The U.S. Treasury Department confirmed that transportation, "whether by bus, boat or taxi" in Cuba, is permitted as part of the people-to-people programs, as long as it does not detract from a "full-time schedule of educational activities that will result in meaningful interaction between the travelers and individuals in Cuba."
Marceau said Road Scholar had "designed all the port programs to be consistent" with those regulations, including a visit to an agricultural cooperative and meetings with artists.
The Road Scholar trips are among several seaborne voyages planned by U.S.-based entities to Cuba. This fall, Semester at Sea plans its first stop in Cuba since 2004, according to Semester at Sea spokesman Andrew Centofante. Semester at Sea allows college students to earn credit on multicountry study abroad programs that take place on a ship, and Centofante said the Cuba stop was approved by the U.S. government as part of an itinerary in which students will visit various ports around the Atlantic.
The Metropolitan Museum of Art in New York had advertised a people-to-people cruise from Jamaica to Havana this past April, but it did not take place. A spokesman for Academic Arrangements Abroad, which was organizing the museum trip, did not immediately respond to a request for comment, but it's not unusual for tours sponsored by museums or universities to be canceled if they don't get enough participants.
The Road Scholar trip will use a cruise ship operated by a Canadian company, with Canadians and Europeans making up most of the other 1,000 passengers on the ship, Marceau said. The Road Scholar group has room for 24 participants and will adhere to its own itinerary in Cuban ports.

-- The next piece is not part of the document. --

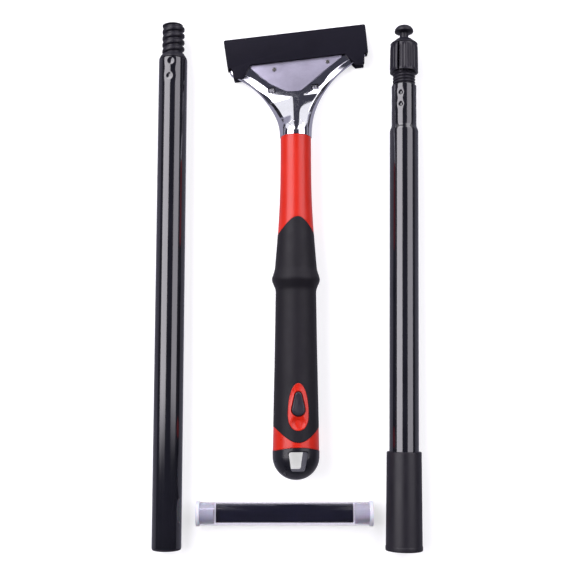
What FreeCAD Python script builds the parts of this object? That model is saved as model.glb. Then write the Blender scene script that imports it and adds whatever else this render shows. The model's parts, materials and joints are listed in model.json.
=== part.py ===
import FreeCAD
import Part
import math
import os
import re
import Sketcher
from FreeCAD import Placement, Rotation, Vector

# A long-reach scraper set laid out flat, as four loose items:
#   - a hand scraper with a skewed 4 inch blade, a blade guard and a hollow two-shot handle,
#   - a lower pole with a coarse male thread,
#   - an upper pole with a quick-lock end and a threaded connector sleeve,
#   - a clear tube of spare blades.
# Row frame: +X right, +Y from the butts of the items to their heads, +Z up from the surface.
# Every round item is drawn along its own Y axis, with its front towards +Z, and then placed.

DIMENSIONS = {
    # where the four items lie
    "threaded_pole_x": -90.2, "threaded_pole_y": -201.98,
    "lock_pole_x": 85.2, "lock_pole_y": -201.88, "lock_pole_z": 13.93, "lock_pole_turn": 0.78,
    "lock_pole_drop": 0.42,
    "handle_x": 5.6, "handle_y": -149.38, "handle_z": 18.17,
    "handle_clock": 6.0,
    "head_skew": 6.95,
    "blade_tube_x": -2.9, "blade_tube_y": -175.88,
    # steel poles
    "pole_radius": 11.0, "pole_wall": 1.0, "pole_length": 373.8,
    "dent_radius": 2.2, "dent_depth": 0.7, "tip_crimp_high": 3.6, "tip_crimp_low": 15.5,
    "tip_crimp_angle": -6.0,
    # threaded tip of the lower pole
    "tip_plug_depth": 36.0, "tip_shoulder": 4.5, "tip_length": 28.6, "tip_core_radius": 7.2,
    "tip_thread_radius": 8.7, "tip_pitch": 5.3, "tip_nose_radius": 6.8,
    "end_plug_depth": 14.0, "end_plug_rim": 1.6,
    # swaged upper pole
    "swage_start": 317.2, "swage_end": 320.4, "neck_radius": 9.6, "lock_pole_length": 352.9,
    "neck_crimp_high": 7.5, "neck_crimp_low": 16.7, "neck_crimp_angle": -22.0, "neck_crimp_rows": 4,
    "sleeve_seat": 30.0,
    # lock plug and collar
    "plug_depth": 34.0, "plug_thread_end": 386.2, "plug_thread_radius": 8.85, "plug_thread_root": 8.0,
    "plug_thread_pitch": 2.4, "cone_radius": 10.6, "cone_top": 391.0, "cone_top_radius": 5.4,
    "stem_radius": 3.4, "stem_top": 395.6, "mushroom_radius": 7.35, "mushroom_top": 402.0,
    "collar_start": 363.6, "collar_length": 22.5, "collar_low_radius": 10.95,
    "collar_high_radius": 10.6, "collar_bore": 9.15, "collar_slit": 1.7, "collar_slit_offset": 5.47,
    "collar_rib_count": 24, "collar_rib_depth": 0.35, "collar_rib_width": 1.1,
    # connector sleeve
    "sleeve_length": 71.9, "sleeve_low_radius": 13.85, "sleeve_high_radius": 13.0,
    "spigot_radius": 11.15, "spigot_depth": 9.0, "socket_shoulder": 4.5, "socket_depth": 40.0,
    "socket_core_radius": 7.45, "socket_thread_radius": 8.95,
    # handle, measured from the butt end
    "joint_station": 257.55, "joint_radius": 11.8, "head_station": 260.7,
    "barrel_station": 232.0, "barrel_radius": 11.85,
    "flare_station": 208.0, "flare_radius": 12.35,
    "swell_station": 180.0, "swell_radius": 13.95,
    "bulge_high_station": 155.2, "bulge_high_radius": 15.95,
    "bulge_station": 147.4, "bulge_radius": 18.15,
    "bulge_low_station": 139.7, "bulge_low_radius": 15.25,
    "palm_station": 94.0, "palm_radius": 15.9,
    "button_zone_station": 55.0, "button_zone_radius": 16.65,
    "butt_radius": 17.35, "butt_end": -1.05,
    "grip_wall": 1.6, "grip_peak": 194.8, "grip_peak_crown": 3.4, "grip_peak_lean": 47.0,
    "grip_lobe": 26.8, "grip_lobe_crown": 11.0, "grip_lobe_lean": 45.0,
    "handle_bore": 11.05, "handle_bore_end": 120.0, "tang_radius": 6.0, "tang_length": 50.0,
    "cap_seam_side": 20.3, "cap_seam_rise": 2.8, "cap_gap": 0.25,
    "cap_plug_radius": 10.95, "cap_plug_end": 33.0,
    "hang_top": 20.0, "hang_bottom": 6.0, "hang_top_width": 14.4, "hang_bottom_width": 9.8,
    "hang_corner": 2.0,
    # release button, catch and spring
    "bezel_low": 43.05, "bezel_low_radius": 7.65, "bezel_high": 64.7, "bezel_high_radius": 5.2,
    "dish_station": 39.6, "dish_radius": 12.0, "dish_depth": 1.3,
    "button_low": 50.7, "button_low_radius": 4.85, "button_high": 61.0, "button_high_radius": 2.5,
    "button_gap": 0.45, "button_top": 17.1, "button_base": 14.6, "button_floor": 12.2,
    "button_travel": 2.2, "button_crown": 0.9, "button_neck_half": 2.6,
    "catch_station": 61.0, "catch_thickness": 3.0, "catch_radius": 10.9, "catch_hole": 7.7,
    "catch_hole_rise": 2.0, "catch_flat": 10.585,
    "spring_recess": 3.3, "spring_top": 16.0, "spring_radius": 2.6, "spring_wire": 0.22,
    "spring_turns": 4, "spring_steps": 20, "spring_sides": 8,
    # head, in the blade's own frame: +X along the blade, origin on the handle axis at the joint
    "plate_back": 2.6, "plate_seat": 6.6, "blade_seat": 6.0,
    "plate_edge": 72.0, "blade_heel": 64.0, "blade_length": 101.6, "blade_width": 14.5,
    "blade_thickness": 0.6, "head_centre": 9.15, "clamp_thickness": 1.2,
    "window_left_x": -14.2, "window_left_y": 39.6, "window_right_x": 19.8, "window_right_y": 38.2,
    "window_width": 6.0, "window_height": 4.6, "nut_width": 4.2, "nut_height": 3.5,
    "nut_thickness": 2.4, "screw_radius": 1.25, "screw_head_radius": 2.4, "screw_head_depth": 1.3,
    "pin_left_x": -10.0, "pin_left_y": 56.0, "pin_right_x": 32.3, "pin_right_y": 57.3,
    "pin_radius": 1.5, "pin_hole_radius": 1.75, "pin_proud": 0.15,
    # blade guard
    "guard_half_width": 56.15, "guard_top": 83.5, "guard_edge": 61.3, "guard_thickness": 10.0,
    "guard_wall": 1.8, "guard_side_wall": 1.6, "guard_claw_tip": 51.6, "guard_claw_outer": 51.4,
    "guard_claw_inner": 44.7, "guard_claw_root": 37.2, "guard_corner": 1.5,
    # spare blade tube
    "tube_length": 125.8, "tube_radius": 8.55, "tube_wall": 0.7, "tube_cap_radius": 9.2,
    "tube_cap_rim": 3.0, "tube_cap_plug": 11.0, "tube_cap_wall": 1.2, "spare_count": 5,
    "spare_gap": 0.05, "spare_tilt": 14.0, "spare_drop": 1.27,
}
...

One of the Road Scholar tours is an 11-night trip beginning in Montego Bay, Jamaica, which heads to Punta Frances, on a small Cuban island south of Havana called Isla de la Juventud, and concludes with five nights in Havana. A second 10-night trip starts in Miami, then heads to Cuba, with stops including rural areas and the western part of the country, and a final stop in Montego Bay. The third Road Scholar voyage runs 12 nights, traveling from Miami to Havana and around the island before returning to Havana. The Road Scholar seaborne trips to Cuba have departure dates in December through March.
Road Scholar, formerly known as Elderhostel, is a nonprofit group that is broadening its focus after years of specializing in Baby Boomer travel and intergenerational programs for grandparents and grandchildren. The group now also offers family travel programs for multiple generations.
People-to-people cultural exchange licenses for trips to Cuba were reinstituted by the Obama administration in 2011, after being halted by the Bush administration. But requirements were tightened last year after criticism that many of the trips were masking recreational tourism to the Communist island. Cuban-American Republican Sen. Marco Rubio of Florida criticized the government for approving licenses for groups that included activities like salsa dancing.